I'll try to do my best and shed some light on this, but I also find the dialogue form frustrating. I forgot which book had Socrate's arguments for the immortality of the soul, so I'm going to include that here to show how Plato's ideas fit together. This is one of Plato's arguments for the reality of the forms and perhaps the immortality of the soul. This is an argument from previous knowledge of the forms OR for existence of the forms. I've taken this apart, so you should be able to place it.
Plato's Phaedo wrote:
‘Well now, with regard to the instances in the logs, and in general, the equals we mentioned just now, are we affected in some way as this: do they seem to us to be equal in the same way as what it is itself? Do they fall short of it at all in being like the equal, or not?’
Plato is discussing the difference between something being exactly similar to something (ie identical twins or two identical cups, are exactly similar in structure but are differentiated by their spatial location) and something that is the same as itself. Say, I have two identical apples in two different spatial locations, apple A and apple B. Is apple A apple B? No. Hence they are not entirely equal.
"We know no two physical things to be entirely equal"
Plato's Phaedo wrote:
‘Then whenever anyone, on seeing a thing, thinks to himself, “this thing that I now see seeks to be like another of the things that are, but falls short, and cannot be like that object: it is inferior”, do we agree that the man who thinks this must previously have known the object he says it resembles but falls short of?’

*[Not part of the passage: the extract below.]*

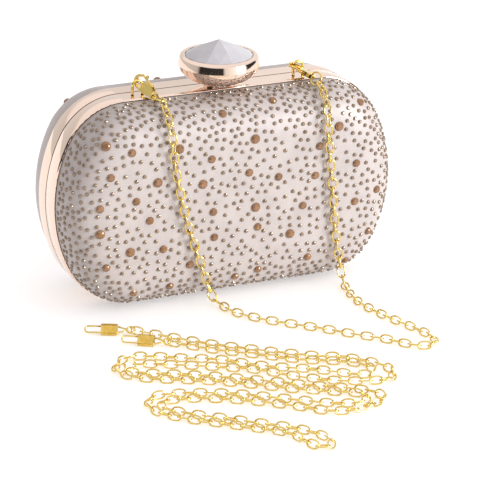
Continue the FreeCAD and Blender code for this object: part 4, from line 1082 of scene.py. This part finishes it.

‘Now then, have we ourselves been affected in just this way, or not, with regard to the equals, and the equal itself?’
‘Indeed we have.’
‘Then we must previously have known the equal, before that time when we first, on seeing the equals, thought that all of them were striving to be like the equal but fell short of it.’
He is saying that we have a concept of perfect versions of real-life objects, but know them to fall short of the mark of the perfect objects, therefore we must have known what the perfect object was like before. There are no perfect objects on this level of reality, so our souls, being the higher part of ourselves, must have at some point had contact with forms, which would exist in a higher reality than physical bodies.
"There are no equal things, but we know that the concept of equal exists. We must have had contact with it previously to know about it. The perfect equal is the form of equal. Forms exist in a higher plane of existence. Our souls exist in a higher plane of existence. Therefore, our souls must have come in contact with the forms prior to our birth."
I hope this clears things up a bit. You really have to read it in context of the rest of the writings. I personally think Aristotle, Epicurus and Epictetus make a lot more sense than Plato. My own personal ethics are a patchwork of the bits of their ethics that I like and their thought is often a lot more rigorous than that of Plato.